The shortage could cause a succession crisis, higher fees, and a lack of innovation, said Daniel Milks, founder of Fiduciary Organization. “The traditional wirehouse model, which once recruited heavily, has shifted away from training new advisors, while many independent firms struggle to provide structured entry-level opportunities,” he told Advisor Upside.

You Wanna Be a Financial Advisor?

The good news is that more young people are becoming interested in wealth management. Registration data for the November 2024 CFP exam showed that 39% of applicants were under 30, up from 37% the previous year. However, there are plenty of hurdles upon entering the industry, including building a book of business (often from scratch) and dealing with age bias. “It’s hard for a 22-year-old to ask someone who is 60 to trust them with their life savings,” Diamond said. “The old thinking is it requires some gray hairs on your head.” 

So what’s the industry to do if they want to secure the next generation of advisors?

Share the Love. Building a book of clients takes years, and many new advisors are often left to their own devices. “Firms are basically saying, ‘If you can become a 35-year-old rock star, great,’ but they don’t provide the mechanisms to make that happen for the 23-year-old with no book,” Diamond said.
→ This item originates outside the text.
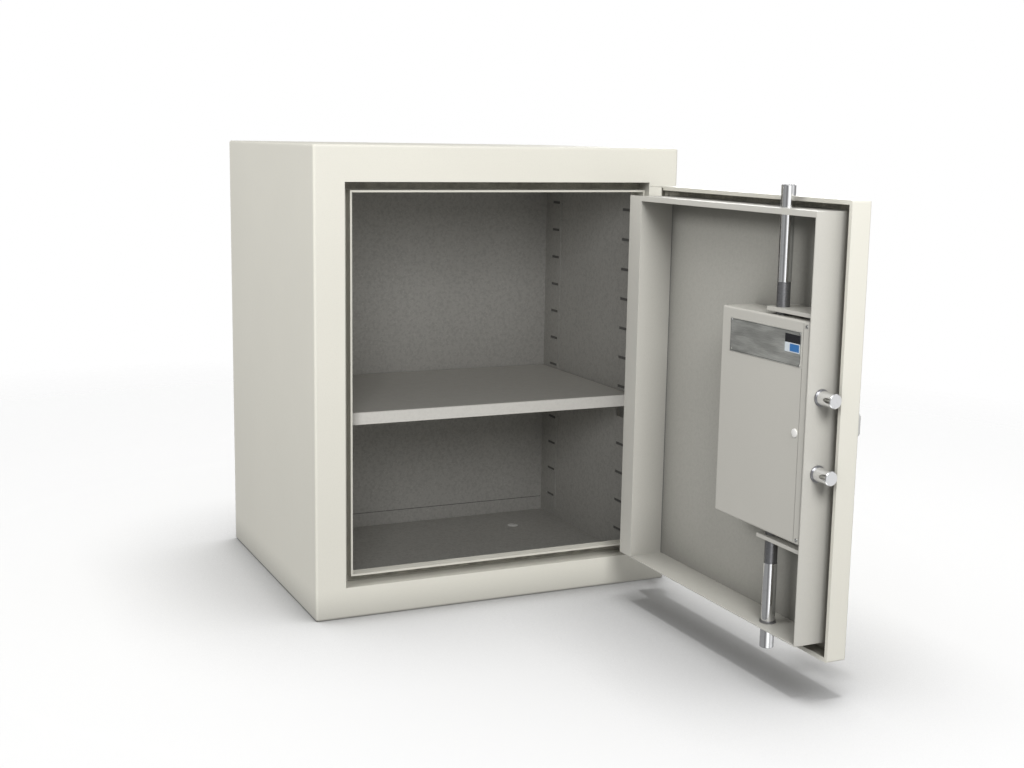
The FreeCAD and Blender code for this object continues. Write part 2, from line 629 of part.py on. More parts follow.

To support junior advisors’ careers, he suggested that the old guard help them gain new clients. Senior advisors don’t need to hand over their entire book but should mentor younger advisors with less lucrative clients, leaving the best clients for themselves. This approach allows senior advisors to focus on high-priority clients, while giving younger advisors a chance to earn a living and learn the business. “It’s one step back for two steps forward,” Diamond said.

Start Them Young

One of the most tried-and-true methods to get fresh recruits for any industry is the college-to-career pipeline. Unfortunately, compared with investment banking and securities trading, wealth management just isn’t the most popular kid on campus, mainly because the former are more lucrative careers right off the bat. Additionally, smaller RIAs often lack the resources to engage with students. 

“That’s a huge miss because there are very successful investment bankers, but they’re also working a trillion hours,” Diamond said.

There are, however, a handful of universities with noteworthy financial planning programs, including Utah Valley, Kansas State, and the University of Georgia. Texas Tech even won the Financial Planning Association’s Financial Planning Challenge for the second year in a row in September. Plus, major firms like Charles Schwab have a strong presence on campuses through scholarships, outreach programs, and its Schwab Advice Academy.

“Advisors used to say it took about 15 years to take someone from university and get them to head advisor,” said Lisa Salvi, Schwab Advisor Services managing director. “And now in many cases, it’s been cut down to about seven because of how much technical proficiency they have coming out of these programs.”

Be Supportive. Education and mentorship are crucial, but firms can also offer public recognition. Citrine Capital associate wealth advisor Samantha Mockford recommends acknowledging when younger advisors pass exams by posting about it on the firm’s website and in client newsletters. “When we celebrate the journey and not just the destination, more people will envision themselves on that path,” she told Advisor Upside.

And when all else fails, more competitive salaries certainly help.